Я человек простой: честно верил в народную мифологию, согласно которой свою единственную “половинку” можно встретить максимум один раз в жизни. Большинству людей настоящая любовь вообще неведома: женятся они по необходимости сексуальной, с целью деторождения и совместного ведения хозяйства. А уж у кого приключился брак, зарегистрированный на небесах, тот вообще должен успокоиться и беречь свой счастливый билетик от посторонних посягательств.
Оказалось же, что небеса очень просторны, что даже для вполне обыкновенного мужчины там может найтись не одна такая идеальная половинка. Может быть, даже и две – не предел возможностей…
Один мой приятель, оказавшийся в сходном положении… Тьфу, каким пошлым языком я заговорил! Никогда не сравнивал свою личную жизнь с чьей-нибудь. С Беатрисой у нас все так не похоже на других было. И то, что с тобой, это тоже не называется чужими, готовыми словами. А приятеля вспомнил, потому что он это тумблером называл.

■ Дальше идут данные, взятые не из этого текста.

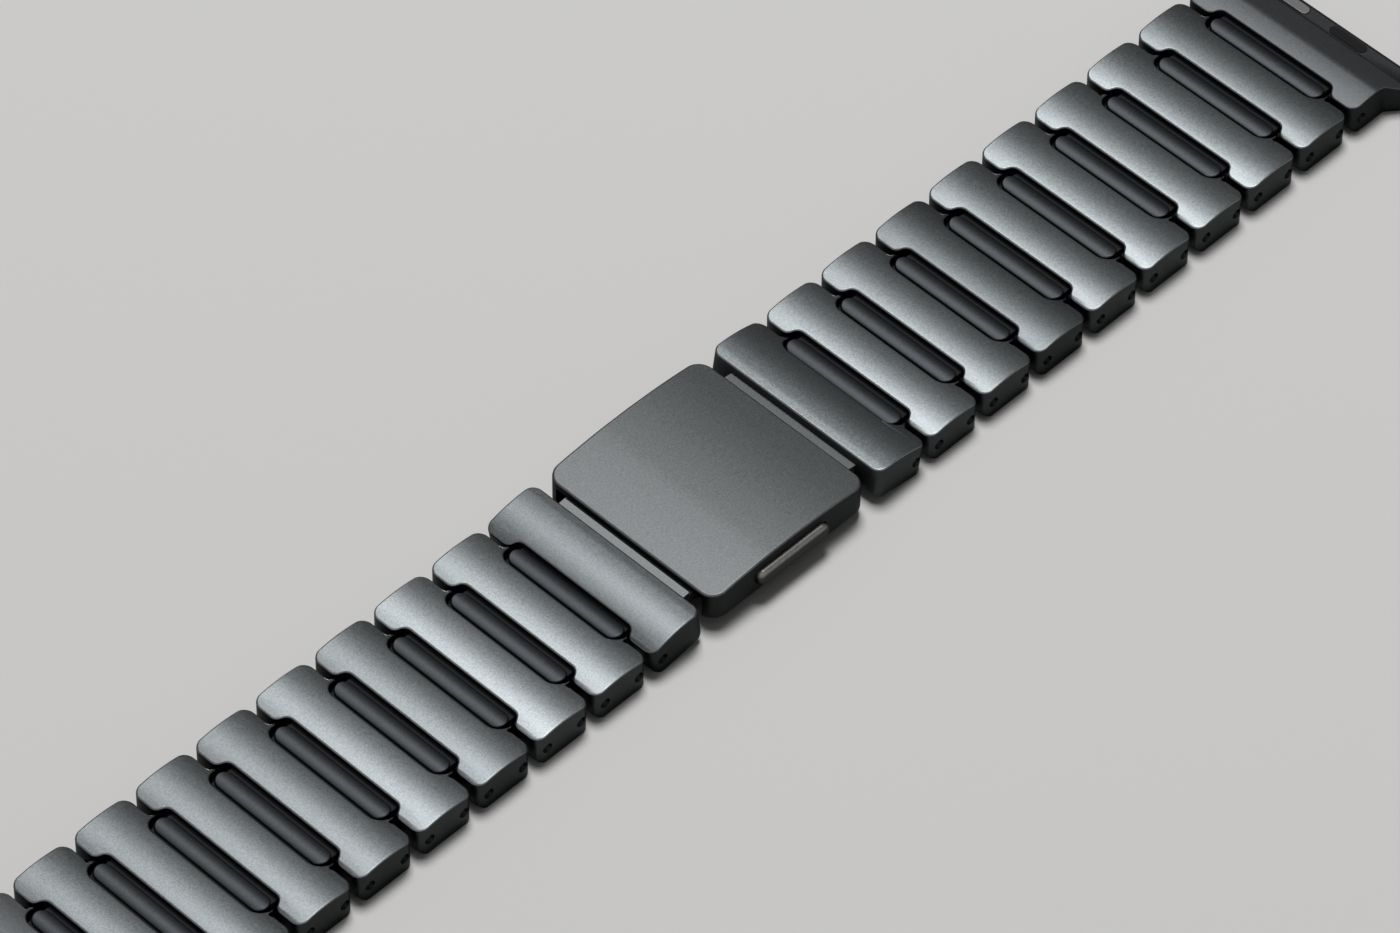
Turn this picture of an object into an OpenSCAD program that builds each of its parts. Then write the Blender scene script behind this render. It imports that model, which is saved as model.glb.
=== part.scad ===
// Watch bracelet of titanium links with a folding clasp, lying flat with its outer side up.
// X runs along the band, Y across it and Z up. The origin is on the ground under the clasp's centre.

/* [Links] */
// Width of the links across the band
band_w = 22; // [18:0.5:26]
// Length of one link along the band
link_l = 6.8; // [6.6:0.1:8]
// Gap between two neighbouring links
link_gap = 0.65; // [0.5:0.05:0.9]
// Links on each side of the clasp
links_per_side = 9; // [6:1:11]
// Height of a link's top edges over its underside
edge_h = 3.4; // [3.2:0.1:4]
// Rise of the crowned top over its edges
crown_rise = 0.41; // [0.2:0.01:0.6]
// Corner radius of a link seen from above
plan_r = 1.1; // [0.5:0.1:1.6]
// Radius of the lower edges that run across the band
bottom_r = 1.2; // [0.8:0.1:1.5]

/* [Notches and pill bars] */
// Straight length of the notch in a link's edge
notch_flat = 13.5; // [10:0.1:14]
// Length over which each end of the notch sweeps out to the edge
notch_run = 1.7; // [1.4:0.1:2.2]
// Width of the pill bar between two links
pill_w = 2.1; // [1.8:0.05:2.4]
// Length of the pill bar
pill_l = 14.3; // [12:0.1:14.6]
// Height of the pill bar's crest
pill_h = 3.3; // [3.1:0.05:3.6]
// Rise of the pill bar's domed top
pill_dome = 0.22; // [0.1:0.01:0.3]
// Gap all round the pill bar
seat_gap = 0.42; // [0.35:0.01:0.5]
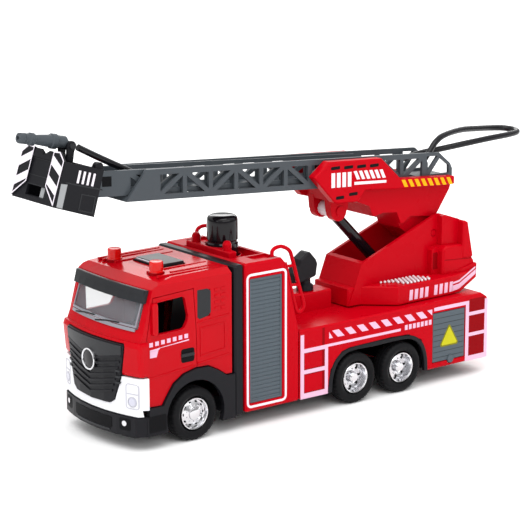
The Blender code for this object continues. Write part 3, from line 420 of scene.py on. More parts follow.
HOSE_LOOP = [(-96.0, 4.6, 110.4), (-100.5, 4.5, 115.2), (-105.0, 4.0, 119.3), (-112.5, 2.2, 121.6)]
HOSE_LOOP += [(-128.3, -2.4, 122.0), (-145.0, -6.4, 120.5), (-156.0, -8.3, 119.4), (-163.6, -6.8, 118.8)]
HOSE_LOOP += [(-166.2, -1.2, 118.4), (-162.6, 4.6, 118.2), (-153.0, 7.2, 118.1), (-138.6, 7.4, 117.6)]
HOSE_LOOP += [(-123.6, 4.6, 116.0), (-111.5, 0.6, 114.2), (-101.1, -3.4, 112.6), (-90.0, -4.2, 110.9)]
HOSE_RUN = [(111.7, 0, 139.3), (107.0, 0, 136.8), (99.8, 0, 133.1), (92.0, 0, 129.2), (84.5, 0, 125.5)]
HOSE_RUN.append((78.0, 0, 121.8))


def hoses():
    for name, knots, body in (("hose_loop", HOSE_LOOP, "hose"), ("hose_run", HOSE_RUN, "fly")):
        line = smooth_line(knots, 7)
        hose = bar(name + "_rubber", line, HOSE_D / 2, HOSE, body)
        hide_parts(name)


# ---- plain pieces ------------------------------------------------------------------------------

LOOKS = (
    (RED_PAINT, 0.5, ("cab_shell",)),
    (RED_PAINT, 0.2, ("door_left", "door_right")),
    (RED, 0.4, ("pump_box", "rear_body", "ladder_rest", "turntable", "boom_carriage", "boom_pin")),
    (WHITE, 0.6, ("headlamp_bumper",)),
    (WHITE, 0.3, ("water_tank",)),
    (BLACK, 0.4, ("lower_bumper", "divider_band", "arch_trim_left", "arch_trim_right")),
    (BLACK, 0.4, ("chassis_base", "cab_interior")),
    (BLACK, 0.3, ("basket", "pump_cylinder", "grille_panel")),
    (CHARCOAL, 0.4, ("sun_visor",)),
    (CLEAR, 0.0, ("windscreen",)),
    (GLOSS_BLACK, 0.15, ("strut_barrel",)),
    (STEEL, 0.1, ("strut_rod", "front_axle", "mid_axle", "rear_axle")),
    (GREY, 0.3, ("base_ladder", "fly_ladder")),
    (CHARCOAL, 0.3, ("roof_hatch",)),
    (SHUTTER, 0.25, ("flap_left", "flap_right")),
)


def plain_pieces():
    """Pieces that keep the model's shape: a surface, rounded edges and smooth shading."""
    for material, edge, names in LOOKS:
        for name in names:
            node = smooth(paint(frame["nodes"][name], material), 40)
            if edge:
                soften(node, edge)


# ---- wheels ------------------------------------------------------------------------------------

TREAD = [(8.3, -1.5), (8.6, -0.9), (9.4, -0.35), (10.4, -0.02), (11.2, -0.1), (11.9, -0.5), (12.45, -1.0)]
TREAD += [(12.78, -1.7), (12.9, -3.1), (12.5, -3.2), (12.5, -3.7), (12.9, -3.8), (12.9, -5.2), (12.5, -5.3)]
TREAD += [(12.5, -5.8), (12.9, -5.9), (12.78, -7.3), (12.4, -8.1), (11.6, -8.7), (8.3, -8.7)]
SHOULDER = (6, 7, 8, 15, 16, 17)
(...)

Возвращаюсь домой, говорил, уединяюсь на минуту в своем кабинете, переключаю там тумблер и выхожу к жене уже совсем другим человеком.
Нет, дома у меня нету такого места, где я мог бы отделиться от Беты.
Уже и Гороховая вся, особенно в вечернем варианте, ею пропитана.
Переключение следует произвести на коротком отрезке от Витебского вокзала до угла. Ну и где у меня этот тумблер? Нажмешь еще не на то что-нибудь – и взорвешься, к чертовой матери!